Reproduce the first line and every line after it, exactly, through the one containing "running_gap = 0.05". Leave out the rest.

(Extracted data entries)
* start *
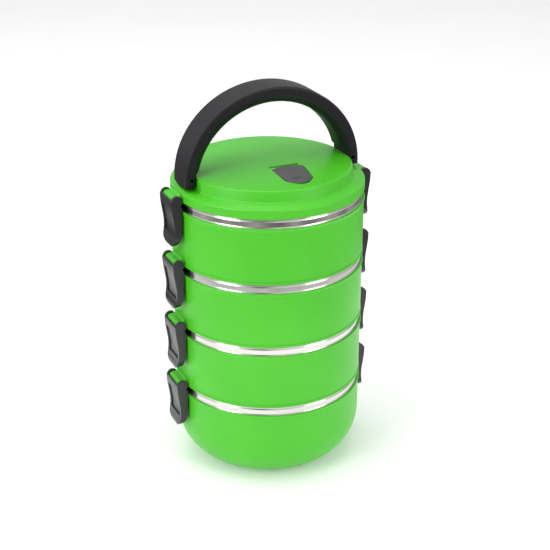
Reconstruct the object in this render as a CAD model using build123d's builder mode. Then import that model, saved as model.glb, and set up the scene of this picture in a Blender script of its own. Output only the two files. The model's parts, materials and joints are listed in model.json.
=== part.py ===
"""Four-tier stacking lunch carrier: plastic shells, steel bowls, toggle clips, arch handle.

Millimetres. +Z is up, the underside of the bottom tier is z = 0 and the stack's axis is X = Y = 0.
The clips and the ends of the handle lie along X, and the vent flap is towards -Y.
"""
from build123d import *
from math import cos, radians, sin, sqrt, tan
import os

# ---------------------------------------------------------------- driving dimensions
# stack
body_radius = 72.5          # outside of a tier's wall
lip_proud = 0.6             # rounded top lip of a shell, outside the wall
skirt_proud = 0.4           # bottom edge of a shell and rim of the lid, outside the wall
tier_pitch = 50.4           # rim of one tier to the rim of the next
base_height = 69.0          # floor to the rim of the bottom tier
band_height = 6.6           # steel that shows between two shells
shell_wall = 2.4
stack_gap = 0.4             # a tier's shoulder above the rim that carries it
joint_gap = 0.3             # between curved faces on different moving pieces
running_gap = 0.05          # radial play of a pin in its hole

# bottom tier
base_corner_radial = 33.0
base_corner_axial = 36.0
foot_ring_width = 8.5
foot_recess = 1.2

# steel bowls
band_inset = 1.1            # the steel band lies this far inside the wall's outside
rim_width = 5.8             # from the band's outside in to the bowl's inside
bowl_wall = 0.6
band_tuck = 2.4             # steel that goes on down behind the shell's lip
bowl_depth = 65.0
bowl_corner_radial = 30.0
bowl_corner_axial = 33.0
band_fit = 0.1              # between the band and the ledge behind the lip
lip_height = 2.6            # of the rounded part of the lip
lip_widest_drop = 0.9       # its widest circle, below its top
lip_flat = 0.7              # from the lip's widest circle in to its flat top
ledge_height = 4.0

# plug of each piece in the bowl under it
belly_wall = 2.0
plug_depth = 8.0
seal_width = 2.0
seal_height = 3.4
seal_round = 0.8
seal_drop = 2.6             # top of the seal below the rim

# lid
flange_height = 7.7
flange_inner_height = 9.9
flange_underside = 5.4
flange_round = 1.5
dome_inset = 7.9            # foot of the dome, inside the wall's outside
dome_lean = 2.4             # the dome's edge is this much narrower than its foot
dome_edge_height = 18.3
dome_top_height = 20.7
dome_side_wall = 3.6
dome_wall = 2.4
dome_foot_round = 0.8
lid_seat_height = 8.6       # flat on the flange under each end of the handle
dome_flat_cut = 1.2         # the dome's edge is cut flat by this much, beside each end of the handle
seat_half_width = 20.0
lift_facet = 1.35
lift_facet_length = 40.0
lift_facet_cutter = 6.0
liner_thickness = 2.0
liner_rim_width = 3.5
liner_fit = 0.1

# clips
hinge_offset = 4.3          # from the wall's outside out to the pin's axis
hinge_height = 2.0          # above the rim of the tier that the clip holds
ear_radius = 3.2
ear_half_width = 9.3
ear_fillet = 2.2
ear_toe = 2.4               # the ear's underside starts this far inside the pin's axis
ear_heel = 3.4              # and reaches the shoulder this far inside it
ear_root = 1.3              # depth that the ear is sunk in the wall
clip_half_width = 12.2
clip_wall = 1.0
cheek_radius = 4.2
clip_panel = 2.1
clip_recess = 0.9           # the panel lies this far below the edges of the cheeks
clip_recess_top_drop = 3.8
clip_recess_end_drop = 25.0
clip_neck_offset = 2.2      # outside of the panel where it is slimmest, from the pin's axis
clip_neck_drop = 21.0
clip_tail_offset = 3.3
clip_tail_drop = 29.5
clip_end_drop = 35.3
clip_inner_offset = 3.8     # from the pin's axis in to the inner edge of the cheeks
clip_nose_angle = 10.0      # how far the panel's top edge wraps over the ear
tail_round = 9.0
clip_pin_radius = 1.0
clip_pin_cover = 1.2        # plastic left outside the pin's end
keeper_reach = 1.2
keeper_root = 1.8           # depth that the keeper is sunk in the wall
keeper_top_drop = 19.0
keeper_height = 3.0
keeper_half_width = 7.0
catch_height = 3.4
catch_half_width = 6.0
catch_gap = 0.5

# handle
handle_inset = 2.8              # outside of the handle's arms, inside the wall's outside
handle_rise = 65.0
handle_centre_height = 13.6     # centre of the arch above the lid's joint
handle_half_width = 13.0
handle_depth_side = 10.7
handle_depth_top = 12.3
handle_edge_round = 1.4
handle_grip_round = 7.0
handle_underside_centre = 10.1  # centre of the arch's inner curve above the lid's joint
lug_neck_height = 21.0          # the arm's inner face is upright up to here
lug_step = 4.5
pivot_height = 14.0
swing_angle = 12.0
handle_pin_radius = 1.6
handle_pin_cover = 2.4          # plastic left outside the pin's end
handle_pin_grip = 6.0           # length of the pin that the lid holds
pin_boss_size = (10.0, 8.0)
cross_hole_radius = 1.3
cross_hole_depth = 3.0
cross_hole_height = 17.0
cross_hole_inset = 4.5          # from the outside of the arm

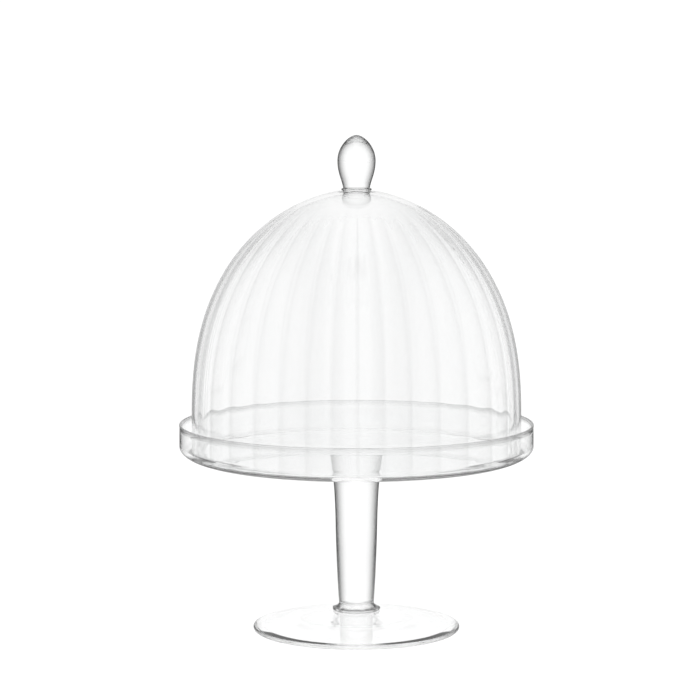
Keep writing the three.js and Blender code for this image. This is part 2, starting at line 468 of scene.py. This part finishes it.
def rib_count_at(angle):
    """How many grooves have been passed at an angle. They are a little uneven, as in blown glass."""
    spread = REAR_SPREAD * np.cos(angle) * np.clip(np.sin(angle) / REAR_EASE, 0, 1)
    sideways = TURN / 4 - np.arccos(np.cos(angle)) - spread  # from the middle of the front or the back
    uneven = sum(size * np.sin(waves * sideways) for waves, size in UNEVEN_SINES.items())
    uneven += sum(size * np.cos(waves * sideways) for waves, size in UNEVEN_COSINES.items())
    count = RIBS * (sideways - TURN / 4) / TURN + uneven
    at_back = np.sin(angle) > 0
    return np.where(at_back, -count, count)


def rib_fade(radius):
    """1 where the ribs are at their full depth, 0 near the crown."""
    share = np.clip((radius - RIB_FADE[0]) / (RIB_FADE[1] - RIB_FADE[0]), 0, 1)
    return share * share * (3 - 2 * share)


def rib_painted_shade(place):
    """A painted shade line down each groove, soft on the side of the dome's middle and crisp on the other.
    """
    x, y = place[:, 0], place[:, 1]
    count = rib_count_at(np.arctan2(y, x) % TURN)
    outwards = (count - np.round(count)) * -np.sign(x * y)
    crisp = np.exp(-((outwards / RIB_PAINTED_SHADE_SPREAD[0]) ** 2))
    soft = np.exp(-np.abs(outwards) / RIB_PAINTED_SHADE_SPREAD[1])
    return np.where(outwards > 0, crisp, soft) * rib_fade(np.hypot(x, y))


def crown_painted_shade(place):
    """Painted shade: the glass is a little darker around the fused collar."""
    reach = np.hypot(place[:, 0], place[:, 1])
    return CROWN_PAINTED_SHADE * np.exp(-((reach / CROWN_PAINTED_SHADE_REACH) ** 2))


def make_dome():
    """The tall bell with its soft ribs, a round lower edge and a thick spot inside its crown."""
    base, high = DOME_LOW.z, DOME_HIGH.z
    half = DOME_WALL / 2
    edge = arc(DOME_HIGH.x - half, base + half, half, half, 180, 360, steps=16)
    outside = bell_side(DOME_HIGH.x, DOME_SHOULDER, DOME_APEX, high)
    inner_apex = DOME_APEX - CROWN_GLASS
    ceiling = inner_apex - CEILING_DROP
    inside = bell_side(DOME_HIGH.x - DOME_WALL, DOME_SHOULDER, inner_apex, ceiling)
    tip = ceiling - BOSS_DEPTH
    boss_side = (BOSS_TIP * 1.3, ceiling - BOSS_DEPTH / 4)
    boss = bezier([(BOSS_TIP / 2, tip), (BOSS_TIP, tip), boss_side, inside[-1]], steps=14)
    inner_part = [(0, tip), *boss, *inside[::-1][1:], *line(inside[0], edge[0], steps=6)[:-1]]
    outer_part = [*edge, *line(edge[-1], outside[0], steps=6)[:-1], *outside]
    joint = COLLAR_HIGH.x - (COLLAR_HIGH.z - COLLAR_LOW.z) / 2
    crown = [(joint, high), (joint / 2, high), (0, high)]

    def ribs(angle, radius, height):
        # The inner face follows the grooves too, so the wall stays even.
        groove = (1 + np.cos(TURN * rib_count_at(angle))) / 2
        out_of_round = WOBBLE * np.sin(2 * angle + 0.7) * np.sin(height * WOBBLE_RISE)
        share = rib_fade(radius) * np.clip((height - base) / FOOT_RIBS_RISE, FOOT_RIBS, 1)
        return radius - (groove * RIB_DEPTH + out_of_round) * share, height

    segments = RIBS * RIB_SEGMENTS
    piece = lathe("dome_bell", [*inner_part, *outer_part, *crown], segments, ribs)
    place = places(piece)
    # Painted shade along the grooves and around the collar, on the outer face alone.
    painted_shade_values = rib_painted_shade(place) + crown_painted_shade(place)
    inner_rings = len(inner_part) - 1 + len(edge) // 2
    painted_shade_values[: inner_rings * segments] = 0
    paint_shade(piece, painted_shade_values)
    dress(piece, "dome_shell", "dome", DOME_GLASS, [(high, joint)])


def make_collar():
    """The pad that fuses the knob to the crown."""
    low, high = COLLAR_LOW.z, COLLAR_HIGH.z
    half = (high - low) / 2
    flat = COLLAR_HIGH.x - half
    side = arc(flat, low + half, half, half, -90, 90, steps=16)
    top = [(KNOB_BASE, high), (KNOB_BASE / 2, high), (0, high)]
    piece = lathe("crown_collar", [(0, low), (flat / 2, low), *side, *top], SLIM_SEGMENTS)
    # Painted shade on the upper half.
    paint_shade(piece, COLLAR_PAINTED_SHADE * (places(piece)[:, 2] > low + half))
    dress(piece, "knob_collar", "dome", SOLID_GLASS, [(low, flat), (high, KNOB_BASE)])


def make_knob():
    """The solid egg-shaped knob, with a painted shade line where it is fused to the collar."""
    low, high, wide = KNOB_LOW.z, KNOB_HIGH.z, KNOB_HIGH.x
    widest = (wide, KNOB_WIDEST)
    neck = (KNOB_BASE + KNOB_FLARE, low + KNOB_NECK)
    taper = bezier([(KNOB_BASE, low), neck, (wide, KNOB_WIDEST - KNOB_TAPER), widest], steps=36)
    crown = bezier([widest, (wide, KNOB_WIDEST + KNOB_SHOULDER), (KNOB_CROWN, high), (0, high)], steps=40)
    piece = lathe("knob_egg", [(0, low), (KNOB_BASE / 2, low), *taper, *crown[1:]], SLIM_SEGMENTS)
    paint_shade(piece, 1 - (places(piece)[:, 2] - low) / KNOB_PAINTED_SHADE_HEIGHT)
    dress(piece, "knob", "dome", SOLID_GLASS, [(low, KNOB_BASE)])


# ---------------------------------------------------------------- floor, light and camera

# Brightness of the surroundings, as a mirror reflection shows them, against how far they lie to the side.
MIRRORED = {0: 0.95, 0.15: 0.85, 0.3: 0.35, 0.4: 0.1, 0.55: 0.1, 0.75: 0.7, 1: 1}

FLOOR_REACH = 40.0
FLOOR_DROP = 0.2 * MM
FLOOR_GREY = 0.8
PALE_REACH = 0.5  # nearer to the stand than this, the floor counts as less to the side
WORLD_STRENGTH = 1.08
SUN_ENERGY = 0.9
SUN_WIDTH = 70  # degrees, for a soft light
SUN_TILT = (12, -10, 0)
CAMERA_PLACE = (-5.2 * MM, -2.178, 0.4727)
CAMERA_DOWN = 6.42  # degrees below the horizon
LENS = 140
SENSOR = 36
VIEW_END = 200
BOUNCES = 32
MIRROR_BOUNCES = 16


def stage_colour(tree, plain, sideways):
    """A grey for the stage, darker towards the sides in mirror reflections, as between two grey screens."""
    rays = add(tree, "ShaderNodeLightPath")
    mirrored = math_node(tree, "MULTIPLY", rays.outputs["Is Glossy Ray"], rays.outputs["Is Reflection Ray"])
    shade = ramp(tree, {place: plain * value for place, value in MIRRORED.items()})
    tree.links.new(sideways, shade.inputs["Fac"])
    colour = add(tree, "ShaderNodeMix", data_type="RGBA")
    colour.inputs["A"].default_value = (plain, plain, plain, 1)
    tree.links.new(mirrored, colour.inputs["Factor"])
    tree.links.new(shade.outputs["Color"], colour.inputs["B"])
    return colour.outputs["Result"]


def size_of_x(tree, vector):
    """How far a vector reaches along X, to either side."""
    split = add(tree, "ShaderNodeSeparateXYZ")
    tree.links.new(vector, split.inputs["Vector"])
    return math_node(tree, "ABSOLUTE", split.outputs["X"])


def floor_material():
    """Plain white paper, with a painted reflection: mirror reflections show it darker towards the sides."""
    material = bpy.data.materials.new("floor_paper")
    tree = node_tree(material)
    where = add(tree, "ShaderNodeTexCoord").outputs["Object"]
    length = add(tree, "ShaderNodeVectorMath", operation="LENGTH")
    tree.links.new(where, length.inputs[0])
    distance = math_node(tree, "MAXIMUM", length.outputs["Value"], PALE_REACH)
    sideways = math_node(tree, "DIVIDE", size_of_x(tree, where), distance)
    paper = add(tree, "ShaderNodeBsdfDiffuse")
    tree.links.new(stage_colour(tree, FLOOR_GREY, sideways), paper.inputs["Color"])
    out = add(tree, "ShaderNodeOutputMaterial")
    tree.links.new(paper.outputs["BSDF"], out.inputs["Surface"])
    return material


def make_floor():
    """A wide floor, a little under the foot."""
    size = FLOOR_REACH
    mesh = bpy.data.meshes.new("floor")
    corners = [(-size, -size, 0), (size, -size, 0), (size, size, 0), (-size, size, 0)]
    mesh.from_pydata(corners, [], [(0, 1, 2, 3)])
    mesh.materials.append(floor_material())
    floor = bpy.data.objects.new("floor", mesh)
    floor.location.z = -FLOOR_DROP
    bpy.context.scene.collection.objects.link(floor)


def make_world():
    """White all round, as in a photo studio."""
    world = bpy.data.worlds.new("studio")
    bpy.context.scene.world = world
    tree = node_tree(world)
    direction = add(tree, "ShaderNodeTexCoord").outputs["Generated"]
    back = add(tree, "ShaderNodeBackground", Strength=WORLD_STRENGTH)
    tree.links.new(stage_colour(tree, 1.0, size_of_x(tree, direction)), back.inputs["Color"])
    out = add(tree, "ShaderNodeOutputWorld")
    tree.links.new(back.outputs["Background"], out.inputs["Surface"])


def make_light():
    """A soft light from above, which the glass itself doesn't show."""
    data = bpy.data.lights.new("overhead", "SUN")
    data.energy = SUN_ENERGY
    data.angle = math.radians(SUN_WIDTH)
    lamp = bpy.data.objects.new("overhead", data)
    lamp.rotation_euler = [math.radians(turn) for turn in SUN_TILT]
    lamp.visible_glossy = False
    lamp.visible_transmission = False
    bpy.context.scene.collection.objects.link(lamp)


def make_camera():
    """Straight in front of the stand, looking slightly down."""
    data = bpy.data.cameras.new("camera")
    data.lens = LENS
    data.sensor_width = SENSOR
    data.clip_end = VIEW_END
    camera = bpy.data.objects.new("camera", data)
    camera.location = CAMERA_PLACE
    camera.rotation_euler = (math.radians(90 - CAMERA_DOWN), 0, 0)
    bpy.context.scene.collection.objects.link(camera)
    bpy.context.scene.camera = camera


def set_scene():
    """Plain colours, and enough bounces for light to cross every wall of glass."""
    scene = bpy.context.scene
    scene.view_settings.view_transform = "Standard"
    scene.cycles.max_bounces = BOUNCES
    scene.cycles.transmission_bounces = BOUNCES
    scene.cycles.transparent_max_bounces = BOUNCES
    scene.cycles.glossy_bounces = MIRROR_BOUNCES


make_foot()
make_ring()
make_stem()
make_plate()
make_dome()
make_collar()
make_knob()
make_floor()
make_world()
make_light()
make_camera()
set_scene()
* end *
▶ Exercise response:
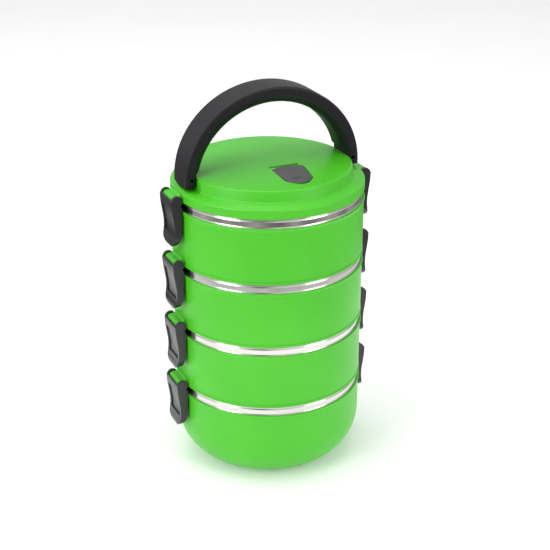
Reconstruct the object in this render as a CAD model using build123d's builder mode. Then import that model, saved as model.glb, and set up the scene of this picture in a Blender script of its own. Output only the two files. The model's parts, materials and joints are listed in model.json.
=== part.py ===
"""Four-tier stacking lunch carrier: plastic shells, steel bowls, toggle clips, arch handle.

Millimetres. +Z is up, the underside of the bottom tier is z = 0 and the stack's axis is X = Y = 0.
The clips and the ends of the handle lie along X, and the vent flap is towards -Y.
"""
from build123d import *
from math import cos, radians, sin, sqrt, tan
import os

# ---------------------------------------------------------------- driving dimensions
# stack
body_radius = 72.5          # outside of a tier's wall
lip_proud = 0.6             # rounded top lip of a shell, outside the wall
skirt_proud = 0.4           # bottom edge of a shell and rim of the lid, outside the wall
tier_pitch = 50.4           # rim of one tier to the rim of the next
base_height = 69.0          # floor to the rim of the bottom tier
band_height = 6.6           # steel that shows between two shells
shell_wall = 2.4
stack_gap = 0.4             # a tier's shoulder above the rim that carries it
joint_gap = 0.3             # between curved faces on different moving pieces
running_gap = 0.05          # radial play of a pin in its hole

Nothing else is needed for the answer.